2. Key Material Supply Chain Risks: The global concentration of materials such as PV polysilicon, wind power rare earths (e.g., neodymium, dysprosium), and energy storage lithium/cobalt is high (e.g., the Democratic Republic of the Congo produces 70% of the world's cobalt, and China processes 90% of the world's rare earths). Geopolitical conflicts may lead to price fluctuations (e.g., lithium prices soared 10 times in 2022), requiring accelerated material recycling (currently less than 20% for lithium batteries) and R&D of alternative technologies (e.g., cobalt-free batteries, iron-chromium flow batteries).

3. Just Transition Pressure: Fossil energy-dependent regions face significant employment and socio-economic impacts (e.g., the U.S. coal industry lost over 500,000 jobs between 2010 and 2020). The International Labour Organization (ILO) predicts that the global renewable energy industry will create 38 million new jobs by 2030 (a net increase of 14 million after offsetting lost jobs in fossil energy), but skill training and policy compensation are needed to achieve a smooth transition.

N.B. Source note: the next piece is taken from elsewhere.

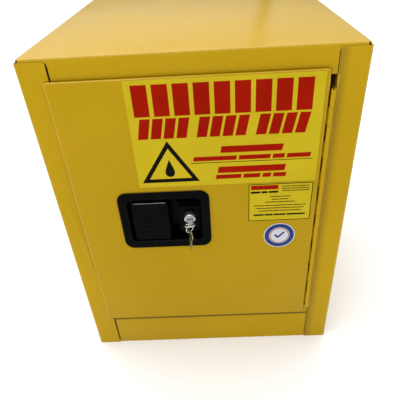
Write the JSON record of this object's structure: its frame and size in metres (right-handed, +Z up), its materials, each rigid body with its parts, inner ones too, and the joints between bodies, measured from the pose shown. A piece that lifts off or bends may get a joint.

Conclusion: Diverse Paths Under Definite Trends

Comprehensive data and trend analysis show that the future development of renewable energy has three foundations: "technological feasibility, economic rationality, and clear demand". By 2030, global renewable energy installed capacity is expected to exceed 10 TW (accounting for more than 50% of total power installed capacity), and may reach 30-40 TW by 2050 (meeting 80%-90% of energy demand). In this process, different countries and regions will form differentiated paths based on resource endowments (e.g., PV advantages in desert countries, wind power potential in coastal areas), policy intensity (e.g., China's "dual carbon" goals, the EU's "Green Deal"), and market mechanisms (e.g., the U.S. IRA tax credits, Japan's FIT subsidies). However, they all point to an irreversible direction: renewable energy is not only a solution to the climate crisis but also a strategic choice to reshape global economic competitiveness and energy security.